Copy all the material that follows, keeping every character the same.

#####

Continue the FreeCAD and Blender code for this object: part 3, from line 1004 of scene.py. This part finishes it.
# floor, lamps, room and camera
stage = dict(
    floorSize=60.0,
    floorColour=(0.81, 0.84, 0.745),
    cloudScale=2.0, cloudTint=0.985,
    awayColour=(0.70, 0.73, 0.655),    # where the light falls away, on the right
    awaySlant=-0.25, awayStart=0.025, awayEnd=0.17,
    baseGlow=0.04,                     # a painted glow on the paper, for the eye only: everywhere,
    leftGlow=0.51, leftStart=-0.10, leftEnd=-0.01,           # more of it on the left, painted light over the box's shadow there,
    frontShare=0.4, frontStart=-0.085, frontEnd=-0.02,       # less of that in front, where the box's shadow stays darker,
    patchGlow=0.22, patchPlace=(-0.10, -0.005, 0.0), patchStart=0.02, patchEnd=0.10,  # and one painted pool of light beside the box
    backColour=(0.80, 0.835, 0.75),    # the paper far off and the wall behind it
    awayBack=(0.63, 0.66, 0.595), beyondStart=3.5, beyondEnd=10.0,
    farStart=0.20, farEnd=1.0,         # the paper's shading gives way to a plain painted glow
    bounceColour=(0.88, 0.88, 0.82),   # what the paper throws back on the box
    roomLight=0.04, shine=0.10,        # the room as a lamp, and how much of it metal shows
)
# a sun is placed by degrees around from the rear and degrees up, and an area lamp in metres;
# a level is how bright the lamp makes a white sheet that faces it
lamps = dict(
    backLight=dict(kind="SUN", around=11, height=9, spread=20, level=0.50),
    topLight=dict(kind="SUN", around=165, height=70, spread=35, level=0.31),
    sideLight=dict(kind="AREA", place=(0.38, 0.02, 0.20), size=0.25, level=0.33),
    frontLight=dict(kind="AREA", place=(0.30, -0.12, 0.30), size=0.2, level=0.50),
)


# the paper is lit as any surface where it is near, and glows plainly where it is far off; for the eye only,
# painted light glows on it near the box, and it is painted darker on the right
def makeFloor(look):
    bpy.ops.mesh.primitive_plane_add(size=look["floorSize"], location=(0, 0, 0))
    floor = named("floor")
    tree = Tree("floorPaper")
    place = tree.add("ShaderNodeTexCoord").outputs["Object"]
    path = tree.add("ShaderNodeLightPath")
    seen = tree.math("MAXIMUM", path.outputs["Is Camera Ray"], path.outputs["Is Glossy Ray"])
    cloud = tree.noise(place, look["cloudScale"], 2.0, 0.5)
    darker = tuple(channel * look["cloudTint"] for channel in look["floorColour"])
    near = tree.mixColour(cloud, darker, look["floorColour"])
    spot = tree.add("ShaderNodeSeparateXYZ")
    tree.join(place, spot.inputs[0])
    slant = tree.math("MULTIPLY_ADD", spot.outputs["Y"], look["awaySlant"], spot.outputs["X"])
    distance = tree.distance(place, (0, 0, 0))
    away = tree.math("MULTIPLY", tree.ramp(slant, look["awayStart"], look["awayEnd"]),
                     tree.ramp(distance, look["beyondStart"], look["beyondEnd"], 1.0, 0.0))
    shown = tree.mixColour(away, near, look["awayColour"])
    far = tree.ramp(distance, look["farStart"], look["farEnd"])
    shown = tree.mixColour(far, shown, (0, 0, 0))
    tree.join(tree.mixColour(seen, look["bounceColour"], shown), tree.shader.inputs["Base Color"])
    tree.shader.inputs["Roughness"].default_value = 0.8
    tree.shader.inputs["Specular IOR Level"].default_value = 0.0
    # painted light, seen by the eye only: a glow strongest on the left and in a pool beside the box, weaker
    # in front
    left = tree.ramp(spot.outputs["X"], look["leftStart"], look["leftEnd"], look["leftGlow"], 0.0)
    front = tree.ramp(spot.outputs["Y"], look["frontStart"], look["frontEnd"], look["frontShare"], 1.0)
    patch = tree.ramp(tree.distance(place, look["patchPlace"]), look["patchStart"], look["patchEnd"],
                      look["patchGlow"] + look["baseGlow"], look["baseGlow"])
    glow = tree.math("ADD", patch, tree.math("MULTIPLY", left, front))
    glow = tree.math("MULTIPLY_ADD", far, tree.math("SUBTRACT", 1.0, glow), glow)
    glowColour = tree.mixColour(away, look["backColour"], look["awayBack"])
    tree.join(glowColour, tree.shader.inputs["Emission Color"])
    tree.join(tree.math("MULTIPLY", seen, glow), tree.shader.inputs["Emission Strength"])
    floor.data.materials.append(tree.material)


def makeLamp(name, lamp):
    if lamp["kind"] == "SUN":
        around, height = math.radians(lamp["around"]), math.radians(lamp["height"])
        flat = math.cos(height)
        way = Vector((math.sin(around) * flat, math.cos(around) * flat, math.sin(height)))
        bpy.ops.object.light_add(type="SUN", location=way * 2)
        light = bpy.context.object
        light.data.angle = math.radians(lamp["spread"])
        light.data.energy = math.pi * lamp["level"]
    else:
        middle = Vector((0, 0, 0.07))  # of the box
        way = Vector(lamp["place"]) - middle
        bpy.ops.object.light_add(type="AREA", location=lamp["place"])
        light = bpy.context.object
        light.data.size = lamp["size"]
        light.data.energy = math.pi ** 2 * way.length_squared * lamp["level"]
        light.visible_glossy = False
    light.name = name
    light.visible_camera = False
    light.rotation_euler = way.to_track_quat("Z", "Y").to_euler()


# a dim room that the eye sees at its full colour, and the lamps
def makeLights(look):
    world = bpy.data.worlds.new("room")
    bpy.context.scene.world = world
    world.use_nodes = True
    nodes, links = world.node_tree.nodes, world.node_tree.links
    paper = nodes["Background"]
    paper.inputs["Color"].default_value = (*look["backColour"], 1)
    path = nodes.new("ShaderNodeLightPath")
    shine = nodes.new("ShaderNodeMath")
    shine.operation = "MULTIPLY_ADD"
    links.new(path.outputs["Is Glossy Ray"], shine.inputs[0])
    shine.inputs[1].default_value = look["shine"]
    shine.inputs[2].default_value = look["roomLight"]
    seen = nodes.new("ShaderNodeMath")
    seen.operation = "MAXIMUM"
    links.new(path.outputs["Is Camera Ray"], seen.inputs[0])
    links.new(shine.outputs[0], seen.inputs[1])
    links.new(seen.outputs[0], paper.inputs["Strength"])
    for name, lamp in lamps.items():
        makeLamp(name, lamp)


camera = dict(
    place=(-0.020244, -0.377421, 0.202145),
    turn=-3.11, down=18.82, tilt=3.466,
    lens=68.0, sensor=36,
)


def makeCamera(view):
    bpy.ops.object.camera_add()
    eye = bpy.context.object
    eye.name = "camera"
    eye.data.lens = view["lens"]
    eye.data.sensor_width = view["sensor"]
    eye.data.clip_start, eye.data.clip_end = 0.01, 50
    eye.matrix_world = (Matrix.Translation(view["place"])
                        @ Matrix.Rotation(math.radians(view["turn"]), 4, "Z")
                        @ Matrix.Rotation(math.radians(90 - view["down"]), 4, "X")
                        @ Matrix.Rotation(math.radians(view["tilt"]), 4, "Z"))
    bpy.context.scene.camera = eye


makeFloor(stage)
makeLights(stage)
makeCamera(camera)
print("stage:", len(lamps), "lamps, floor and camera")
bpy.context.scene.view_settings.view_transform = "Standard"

#####

● **FINAL ANSWER**:
Continue the FreeCAD and Blender code for this object: part 3, from line 1004 of scene.py. This part finishes it.
# floor, lamps, room and camera
stage = dict(
    floorSize=60.0,
    floorColour=(0.81, 0.84, 0.745),
    cloudScale=2.0, cloudTint=0.985,
    awayColour=(0.70, 0.73, 0.655),    # where the light falls away, on the right
    awaySlant=-0.25, awayStart=0.025, awayEnd=0.17,
    baseGlow=0.04,                     # a painted glow on the paper, for the eye only: everywhere,
    leftGlow=0.51, leftStart=-0.10, leftEnd=-0.01,           # more of it on the left, painted light over the box's shadow there,
    frontShare=0.4, frontStart=-0.085, frontEnd=-0.02,       # less of that in front, where the box's shadow stays darker,
    patchGlow=0.22, patchPlace=(-0.10, -0.005, 0.0), patchStart=0.02, patchEnd=0.10,  # and one painted pool of light beside the box
    backColour=(0.80, 0.835, 0.75),    # the paper far off and the wall behind it
    awayBack=(0.63, 0.66, 0.595), beyondStart=3.5, beyondEnd=10.0,
    farStart=0.20, farEnd=1.0,         # the paper's shading gives way to a plain painted glow
    bounceColour=(0.88, 0.88, 0.82),   # what the paper throws back on the box
    roomLight=0.04, shine=0.10,        # the room as a lamp, and how much of it metal shows
)
# a sun is placed by degrees around from the rear and degrees up, and an area lamp in metres;
# a level is how bright the lamp makes a white sheet that faces it
lamps = dict(
    backLight=dict(kind="SUN", around=11, height=9, spread=20, level=0.50),
    topLight=dict(kind="SUN", around=165, height=70, spread=35, level=0.31),
    sideLight=dict(kind="AREA", place=(0.38, 0.02, 0.20), size=0.25, level=0.33),
    frontLight=dict(kind="AREA", place=(0.30, -0.12, 0.30), size=0.2, level=0.50),
)


# the paper is lit as any surface where it is near, and glows plainly where it is far off; for the eye only,
# painted light glows on it near the box, and it is painted darker on the right
def makeFloor(look):
    bpy.ops.mesh.primitive_plane_add(size=look["floorSize"], location=(0, 0, 0))
    floor = named("floor")
    tree = Tree("floorPaper")
    place = tree.add("ShaderNodeTexCoord").outputs["Object"]
    path = tree.add("ShaderNodeLightPath")
    seen = tree.math("MAXIMUM", path.outputs["Is Camera Ray"], path.outputs["Is Glossy Ray"])
    cloud = tree.noise(place, look["cloudScale"], 2.0, 0.5)
    darker = tuple(channel * look["cloudTint"] for channel in look["floorColour"])
    near = tree.mixColour(cloud, darker, look["floorColour"])
    spot = tree.add("ShaderNodeSeparateXYZ")
    tree.join(place, spot.inputs[0])
    slant = tree.math("MULTIPLY_ADD", spot.outputs["Y"], look["awaySlant"], spot.outputs["X"])
    distance = tree.distance(place, (0, 0, 0))
    away = tree.math("MULTIPLY", tree.ramp(slant, look["awayStart"], look["awayEnd"]),
                     tree.ramp(distance, look["beyondStart"], look["beyondEnd"], 1.0, 0.0))
    shown = tree.mixColour(away, near, look["awayColour"])
    far = tree.ramp(distance, look["farStart"], look["farEnd"])
    shown = tree.mixColour(far, shown, (0, 0, 0))
    tree.join(tree.mixColour(seen, look["bounceColour"], shown), tree.shader.inputs["Base Color"])
    tree.shader.inputs["Roughness"].default_value = 0.8
    tree.shader.inputs["Specular IOR Level"].default_value = 0.0
    # painted light, seen by the eye only: a glow strongest on the left and in a pool beside the box, weaker
    # in front
    left = tree.ramp(spot.outputs["X"], look["leftStart"], look["leftEnd"], look["leftGlow"], 0.0)
    front = tree.ramp(spot.outputs["Y"], look["frontStart"], look["frontEnd"], look["frontShare"], 1.0)
    patch = tree.ramp(tree.distance(place, look["patchPlace"]), look["patchStart"], look["patchEnd"],
                      look["patchGlow"] + look["baseGlow"], look["baseGlow"])
    glow = tree.math("ADD", patch, tree.math("MULTIPLY", left, front))
    glow = tree.math("MULTIPLY_ADD", far, tree.math("SUBTRACT", 1.0, glow), glow)
    glowColour = tree.mixColour(away, look["backColour"], look["awayBack"])
    tree.join(glowColour, tree.shader.inputs["Emission Color"])
    tree.join(tree.math("MULTIPLY", seen, glow), tree.shader.inputs["Emission Strength"])
    floor.data.materials.append(tree.material)


def makeLamp(name, lamp):
    if lamp["kind"] == "SUN":
        around, height = math.radians(lamp["around"]), math.radians(lamp["height"])
        flat = math.cos(height)
        way = Vector((math.sin(around) * flat, math.cos(around) * flat, math.sin(height)))
        bpy.ops.object.light_add(type="SUN", location=way * 2)
        light = bpy.context.object
        light.data.angle = math.radians(lamp["spread"])
        light.data.energy = math.pi * lamp["level"]
    else:
        middle = Vector((0, 0, 0.07))  # of the box
        way = Vector(lamp["place"]) - middle
        bpy.ops.object.light_add(type="AREA", location=lamp["place"])
        light = bpy.context.object
        light.data.size = lamp["size"]
        light.data.energy = math.pi ** 2 * way.length_squared * lamp["level"]
        light.visible_glossy = False
    light.name = name
    light.visible_camera = False
    light.rotation_euler = way.to_track_quat("Z", "Y").to_euler()


# a dim room that the eye sees at its full colour, and the lamps
def makeLights(look):
    world = bpy.data.worlds.new("room")
    bpy.context.scene.world = world
    world.use_nodes = True
    nodes, links = world.node_tree.nodes, world.node_tree.links
    paper = nodes["Background"]
    paper.inputs["Color"].default_value = (*look["backColour"], 1)
    path = nodes.new("ShaderNodeLightPath")
    shine = nodes.new("ShaderNodeMath")
    shine.operation = "MULTIPLY_ADD"
    links.new(path.outputs["Is Glossy Ray"], shine.inputs[0])
    shine.inputs[1].default_value = look["shine"]
    shine.inputs[2].default_value = look["roomLight"]
    seen = nodes.new("ShaderNodeMath")
    seen.operation = "MAXIMUM"
    links.new(path.outputs["Is Camera Ray"], seen.inputs[0])
    links.new(shine.outputs[0], seen.inputs[1])
    links.new(seen.outputs[0], paper.inputs["Strength"])
    for name, lamp in lamps.items():
        makeLamp(name, lamp)


camera = dict(
    place=(-0.020244, -0.377421, 0.202145),
    turn=-3.11, down=18.82, tilt=3.466,
    lens=68.0, sensor=36,
)


def makeCamera(view):
    bpy.ops.object.camera_add()
    eye = bpy.context.object
    eye.name = "camera"
    eye.data.lens = view["lens"]
    eye.data.sensor_width = view["sensor"]
    eye.data.clip_start, eye.data.clip_end = 0.01, 50
    eye.matrix_world = (Matrix.Translation(view["place"])
                        @ Matrix.Rotation(math.radians(view["turn"]), 4, "Z")
                        @ Matrix.Rotation(math.radians(90 - view["down"]), 4, "X")
                        @ Matrix.Rotation(math.radians(view["tilt"]), 4, "Z"))
    bpy.context.scene.camera = eye


makeFloor(stage)
makeLights(stage)
makeCamera(camera)
print("stage:", len(lamps), "lamps, floor and camera")
bpy.context.scene.view_settings.view_transform = "Standard"